Babacan told reporters in a joint news conference with Zebari that "politics, dialogue, diplomacy, culture and economy" were the measures to deal with the current conflict.
"We do not want to sacrifice our cultural and economic relations with Iraq for the sake of a terror organisation," he said, in reference to the PKK.
Babacan is also expected to meet Nuri al-Maliki, Iraq's prime minister, and Jalal Talabani, Iraq's president, during his visit.
Masrur Barzani, the head of security for the Kurdish regional government, told Al Jazeera the PKK problem cannot be solved by force and said his administration would not tolerate a Turkish incursion.
"We hope that Turkey does not export its own problems into our region," he said.
"But if we, for any reason become the target of a bigger, let's say, operation then we will do everything we can to defend ourselves."
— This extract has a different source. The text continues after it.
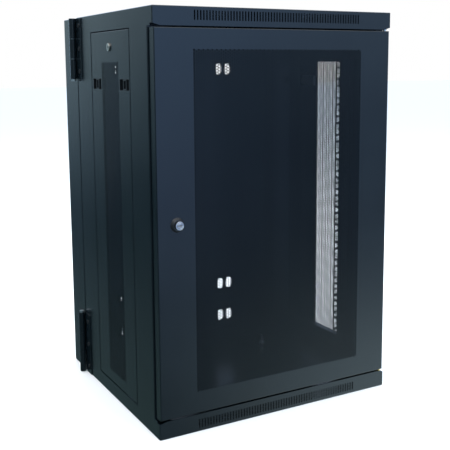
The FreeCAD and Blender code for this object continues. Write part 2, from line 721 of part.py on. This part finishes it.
def panel_latches(side_name):
    """Two sprung slide latches: an open tray in the panel, and a finger slider with its tongue."""
    side = X_SIDES[side_name]
    tall = ("latch_low", "latch_high")
    trays = []
    for end, (low, high, toward) in LATCHES.items():
        tray = box(sided(side, "width / 2 - 11", "width / 2"), (low, high), tall)
        hollow = box(sided(side, "width / 2 - 10", "width / 2 + 1"), (f"{low} + 1.2", f"{high} - 1.2"),
                     ("latch_low + 1.2", "latch_high - 1.2"))
        gate_y = (f"{low} - 1", f"{low} + 3") if toward > 0 else (f"{high} - 3", f"{high} + 1")
        gate = box(sided(side, "width / 2 - 10.5", "width / 2 - 6"), gate_y,
                   ("latch_low + 7", "latch_high - 7"))
        trays.append(cut(tray, hollow, gate))
        middle = f"({low} + ({high})) / 2"
        grip = box(sided(side, "width / 2 - 9.5", "width / 2 - 0.8"), (f"{middle} - 9", f"{middle} + 9"),
                   ("latch_low + 1.8", "latch_high - 1.8"))
        scoop = box(sided(side, "width / 2 - 6", "width / 2"), (f"{middle} - 6.5", f"{middle} + 6.5"),
                    ("latch_low + 4", "latch_high - 4"))
        tip = "opening_front + 0.6" if toward > 0 else "opening_back - 0.6"
        reach = (tip, middle) if toward > 0 else (middle, tip)
        tongue = box(sided(side, "width / 2 - 9.5", "width / 2 - 7"), reach,
                     ("latch_low + 8", "latch_high - 8"))
        keep(f"{side_name}_latch_{end}", cut(fuse(grip, tongue), scoop))
    keep(f"{side_name}_latch_trays", group(trays))


# ---- wall frame and the hinge that carries the main body ----

def wall_frame_ring():
    body = new_body("wall_frame_ring")
    inside = (f"-({INSIDE})", INSIDE)
    inner_tall = ("wall_low + metal", "wall_high - metal")
    pad(body, "XZ", ("wall_front", "rear"), rectangle((f"-{HALF}", HALF), ("wall_low", "wall_high")))
    corners = [{"x": f"{sign}{HALF}", "z": end} for sign in ("-", "") for end in ("wall_low", "wall_high")]
    soften(body, {"y": "wall_front"}, *corners)
    pocket(body, "XZ", ("wall_front + metal", "rear"), rectangle(inside, inner_tall))
    mouth = rectangle(("-width / 2 + wall_return", "width / 2 - wall_return"),
                      ("wall_low + wall_return", "wall_high - wall_return"))
    pocket(body, "XZ", ("wall_front", "wall_front + metal"), mouth)
    pocket(body, "YZ", ("width / 2 - metal", "width / 2"),
           circle("wall_lock_y", "wall_lock_z", "barrel_radius"))


def wall_back_plate():
    body = new_body("wall_back_plate")
    pad(body, "XZ", ("rear - metal", "rear"),
        rectangle((f"-({INSIDE})", INSIDE), ("wall_low + metal", "wall_high - metal")))
    pocket(body, "XZ", ("rear - metal", "rear"),
           rectangle(("-cable_half", "cable_half"), ("cable_low", "cable_high")))
    slots = []
    for side in (-1, 1):
        for column in ("slot_inner", "slot_outer"):
            for level in ("slot_top", "slot_mid", "slot_foot"):
                slots.append(obround(f"{side} * {column}", level, "slot_radius", "slot_long"))
    pocket(body, "XZ", ("rear - metal", "rear"), *slots)


def wall_cable_grommet():
    """The soft edging of the cable opening in the wall plate."""
    deep = ("rear - 4", "rear")
    outer = box(("-cable_half", "cable_half"), deep, ("cable_low", "cable_high"))
    inner = box(("-cable_half + 4", "cable_half - 4"), ("rear - 5", "rear + 1"),
                ("cable_low + 4", "cable_high - 4"))
    keep("wall_cable_grommet", cut(outer, inner))


HINGES = {"upper": ("height - 148", "height - 2"), "lower": ("wall_low", "wall_low + 156")}


def swing_hinge(place):
    """A three-knuckle hinge: the middle knuckle is on the main body, the others on the frame."""
    low, high = HINGES[place]
    axis = ("hinge_x", "hinge_y")
    step = f"(({high}) - ({low})) / 3"
    ends = [low, f"{low} + {step}", f"{low} + 2 * {step}", high]
    bore = rod("z", axis, (f"{low} - 1", f"{high} + 1"), "hinge_pin_radius + running_gap")
    leaf_x = ("-width / 2 - leaf_metal", "-width / 2")
    middle = (f"{ends[1]} + knuckle_gap / 2", f"{ends[2]} - knuckle_gap / 2")
    body_leaf = fuse(box(leaf_x, ("body_back - 34", "body_back - 1.5"), (low, high)),
                     box(leaf_x, ("body_back - 3", "hinge_y"), middle),
                     rod("z", axis, middle, "knuckle_radius"))
    keep(f"{place}_hinge_body_leaf", cut(body_leaf, bore))
    pieces = [box(leaf_x, ("hinge_y + 9", "hinge_y + 40"), (low, high))]
    for span in ((low, f"{ends[1]} - knuckle_gap / 2"), (f"{ends[2]} + knuckle_gap / 2", high)):
        pieces.append(box(leaf_x, ("hinge_y", "hinge_y + 10"), span))
        pieces.append(rod("z", axis, span, "knuckle_radius"))
    keep(f"{place}_hinge_wall_leaf", cut(fuse(*pieces), bore))
    if place == "upper":
        ends_of_pin = (f"{low} - 5", f"{high} - 4")
        head = (f"{low} - 5", f"{low} - 0.5")
    else:
        ends_of_pin = (f"{low} + 4", f"{high} + 5")
        head = (f"{high} + 0.5", f"{high} + 5")
    keep(f"{place}_hinge_pin", fuse(rod("z", axis, ends_of_pin, "hinge_pin_radius"),
                                    rod("z", axis, head, "hinge_pin_radius + 1.5")))


def frame_screws():
    """Screws of the hinge leaves on the main body."""
    screws = []
    for low, high in HINGES.values():
        for part_way in ("1 / 8", "1 / 2", "7 / 8"):
            level = f"({low}) + (({high}) - ({low})) * {part_way}"
            screws.append(pan_screw("x", ("body_back - 20", level),
                                    "-width / 2 - leaf_metal", -1, 2.5, 6))
    keep("hinge_leaf_screws", group(screws))


# ---- the whole cabinet ----

top_cap()
bottom_cap()
cable_covers()
for side_name in X_SIDES:
    for end in ("front", "rear"):
        post(side_name, end)
        rack_rail(side_name, end)
    depth_beams(side_name)
    side_panel(side_name)
    side_panel_mesh(side_name)
    side_panel_lock(side_name)
    panel_latches(side_name)
rear_crossrails()
rail_bolts()
rear_rail_bolts()
corner_gussets()
ground_stud()
door_panel()
door_mesh()
door_stiffeners()
door_hinges()
door_bumpers()
front_door_lock()
wall_frame_ring()
wall_back_plate()
wall_cable_grommet()
wall_frame_lock()
wall_lock_keeper()
for place in HINGES:
    swing_hinge(place)
frame_screws()

doc.recompute()
for item in doc.Objects:
    if "Invalid" in item.State or "Error" in item.State:
        raise RuntimeError(f"{item.Name} ({item.Label}) failed: {item.State}")
for item in kept:
    if item.Shape.isNull() or not item.Shape.isValid():
        raise RuntimeError(f"{item.Label} has no valid shape")
    if item.Shape.Volume <= 0:
        raise RuntimeError(f"{item.Label} is empty")

os.makedirs("parts", exist_ok=True)
for item in kept:
    item.Shape.exportStep(f"parts/{item.Label}.step")
print(f"{len(kept)} sub-parts written")
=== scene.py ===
import math

import bmesh
import bpy
from mathutils import Matrix, Vector


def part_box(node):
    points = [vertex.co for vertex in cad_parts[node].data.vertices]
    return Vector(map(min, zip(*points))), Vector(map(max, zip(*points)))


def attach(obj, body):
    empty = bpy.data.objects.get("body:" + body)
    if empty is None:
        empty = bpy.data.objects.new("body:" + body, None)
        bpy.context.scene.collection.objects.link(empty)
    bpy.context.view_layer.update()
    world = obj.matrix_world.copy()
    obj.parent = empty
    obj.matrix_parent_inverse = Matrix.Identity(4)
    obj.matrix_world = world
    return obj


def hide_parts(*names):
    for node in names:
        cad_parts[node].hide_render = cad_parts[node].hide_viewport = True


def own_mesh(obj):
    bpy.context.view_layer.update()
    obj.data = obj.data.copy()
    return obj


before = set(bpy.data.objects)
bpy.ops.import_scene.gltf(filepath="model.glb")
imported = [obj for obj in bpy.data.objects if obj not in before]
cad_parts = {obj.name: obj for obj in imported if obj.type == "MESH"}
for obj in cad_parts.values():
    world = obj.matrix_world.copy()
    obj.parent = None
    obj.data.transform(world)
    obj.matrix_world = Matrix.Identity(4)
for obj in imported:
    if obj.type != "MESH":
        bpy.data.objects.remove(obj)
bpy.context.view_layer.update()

# Looks of a wall-mount network rack cabinet. Lengths are in metres, in the frame's own axes:
# the door faces -Y, the wall is at +Y, and +X is to the right of the door.

MM = 0.001

LENS = 63.6  # mm, for a sensor 36 mm wide
LENS_SHIFT = -0.1
CAMERA_PLACE = (-0.94067, -1.72451, 0.77852)
CAMERA_TURN, CAMERA_DIP, CAMERA_TILT = 28.928, -8.089, -0.410  # degrees
FLOOR_HALF = 30.0
CORNER_STEPS = 8  # in each rounded corner of the cable edging


# ---- camera, floor and light ----

def make_camera():
    """A viewpoint level with the upper part of the cabinet, to the left of its door."""
    data = bpy.data.cameras.new("camera")
    data.sensor_width = 36.0
    data.lens = LENS
    data.shift_y = LENS_SHIFT
    camera = bpy.data.objects.new("camera", data)
    turn, dip, tilt = math.radians(CAMERA_TURN), math.radians(CAMERA_DIP), math.radians(CAMERA_TILT)
    aim = Matrix.Rotation(-turn, 4, "Z") @ Matrix.Rotation(math.pi / 2 + dip, 4, "X")
    place = Matrix.Translation(CAMERA_PLACE)
    camera.matrix_world = place @ aim @ Matrix.Rotation(tilt, 4, "Z")
    bpy.context.scene.collection.objects.link(camera)
    bpy.context.scene.camera = camera


def make_floor():
    """A plain white floor, far larger than the view."""
    corners = [(-FLOOR_HALF, -FLOOR_HALF, 0), (FLOOR_HALF, -FLOOR_HALF, 0),
               (FLOOR_HALF, FLOOR_HALF, 0), (-FLOOR_HALF, FLOOR_HALF, 0)]
    mesh = bpy.data.meshes.new("floor")
    mesh.from_pydata(corners, [], [(0, 1, 2, 3)])
    floor = bpy.data.objects.new("floor", mesh)
    bpy.context.scene.collection.objects.link(floor)
    paint = bpy.data.materials.new("floor_paint")
    paint.use_nodes = True
    shader = paint.node_tree.nodes["Principled BSDF"]
    shader.inputs["Base Color"].default_value = (0.93, 0.93, 0.93, 1)
    shader.inputs["Roughness"].default_value = 0.9
    mesh.materials.append(paint)
    floor.visible_glossy = False


def softbox(name, place, target, size, power, colour):
    """A rectangular area light aimed at a point."""
    data = bpy.data.lights.new(name, "AREA")
    data.shape = "RECTANGLE"
    data.size, data.size_y = size
    data.energy = power
    data.color = colour
    light = bpy.data.objects.new(name, data)
    light.location = place
    light.rotation_euler = (Vector(target) - Vector(place)).to_track_quat("-Z", "Y").to_euler()
    bpy.context.scene.collection.objects.link(light)


# What the gloss sees, as (elevation in degrees, colour) from low to high, for four directions
# given by their share of +X: past the left side's front and its rear, in front of the door, and
# to the door's right.
STUDIO = (
    (-0.38, ((-30, (0.11, 0.19, 0.17)), (-18, (0.07, 0.12, 0.13)), (-10, (0.00, 0.02, 0.03)),
             (-4, (0.08, 0.15, 0.19)), (3, (0.26, 0.38, 0.47)), (40, (1.0, 1.1, 1.2)))),
    (-0.31, ((-30, (0.14, 0.24, 0.24)), (-18, (0.14, 0.22, 0.24)), (-10, (0.06, 0.11, 0.13)),
             (-4, (0.33, 0.48, 0.57)), (3, (0.66, 0.90, 0.98)), (40, (1.0, 1.1, 1.2)))),
    (0.35, ((-30, (0.08, 0.12, 0.11)), (-20, (0.14, 0.24, 0.26)), (-10, (0.66, 0.94, 1.70)),
            (3, (1.04, 1.66, 2.80)), (12, (1.04, 1.66, 2.80)), (40, (1.2, 1.3, 1.4)))),
    (0.65, ((-30, (2.40, 3.00, 3.10)), (-21, (2.15, 2.80, 3.05)), (-14, (0.32, 0.46, 0.66)),
            (-6, (0.28, 0.42, 0.66)), (5, (0.80, 1.15, 1.70)), (40, (1.2, 1.3, 1.4)))),
)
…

Speaking in London on Tuesday, Recep Tayyip Erdogan, Turkey's prime minister, said Turkish forces were prepared for military operations against the PKK.
"Right now we are in a waiting stance but Iraq should know we can use the [parliamentary] mandate for a cross-border operation at any time," Erdogan told a joint news conference with Gordon Brown, Britain's prime minister.
Brown condemned the PKK attacks on Turkish forces and said he had offered the help of Britain's counter-terrorism unit to Ankara.
Kurdish fighters based in northern Iraq have denied reports of offering a ceasefire if Turkey abandons plans to launch cross-border raids against them.
A statement on a PKK website had said that the fighters were "ready for a ceasefire if the Turkish army stops attacking our positions, drops plans for an incursion and resorts to peace".
Al Jazeera's Hoda Abdel Hamid, reporting from northern Iraq, said PKK fighters based in the region had not confirmed the ceasefire offer.
"The leadership based here is denying that at this point of time a truce offer has been made," she said on Monday, underlining the confusion.
The PKK killed 17 Turkish troops in an attack early on Sunday in Hakkari province near the Iraq border.
Turkey's military said that 32 Kurdish fighters died in subsequent clashes, but also confirmed that eight of army soldiers were missing.
"Despite all search efforts, no contact has been established with eight missing personnel since shortly after the armed attack on the military unit," it said.
The apparent PKK ceasefire offer came just hours after Babacan said that all diplomatic efforts would be exhausted before troops were sent into northern Iraq.
Babacan said on Monday that if peaceful means failed, Ankara would "not hesitate" to use Turkish parliamentary authorisation which permits cross-border raids in pursuit of PKK fighters.
Meanwhile, George Bush, the US president, expressed his "deep concern" about Kurdish rebel attacks and told Abdullah Gul, the Turkish president, the US would continue to urge the Iraqis to take action against the PKK, the White House said.
Bush also spoke to al-Maliki, and the two agreed to work with Turkey to prevent the rebels from carrying out attacks from Iraqi soil.
Erdogan said late on Sunday that he had told Condoleezza Rice, the US secretary of state, during a telephone conversation that he expected "speedy steps from the US" to bring the PKK under control.
Iraq has urged restraint from Ankara and al-Maliki described the PKK raid as a "terrorist operation".
Abdel Qader al-Obeidi, the defence minister, appeared to suggest that the US military should take action against the PKK, saying that security in Iraq was the responsibility of the US-led coalition.
Residents of the main Kurdish cities of Arbil and Sulaiymaniah have said they fear the economic cost of any Turkish military action and some have started stockpiling food.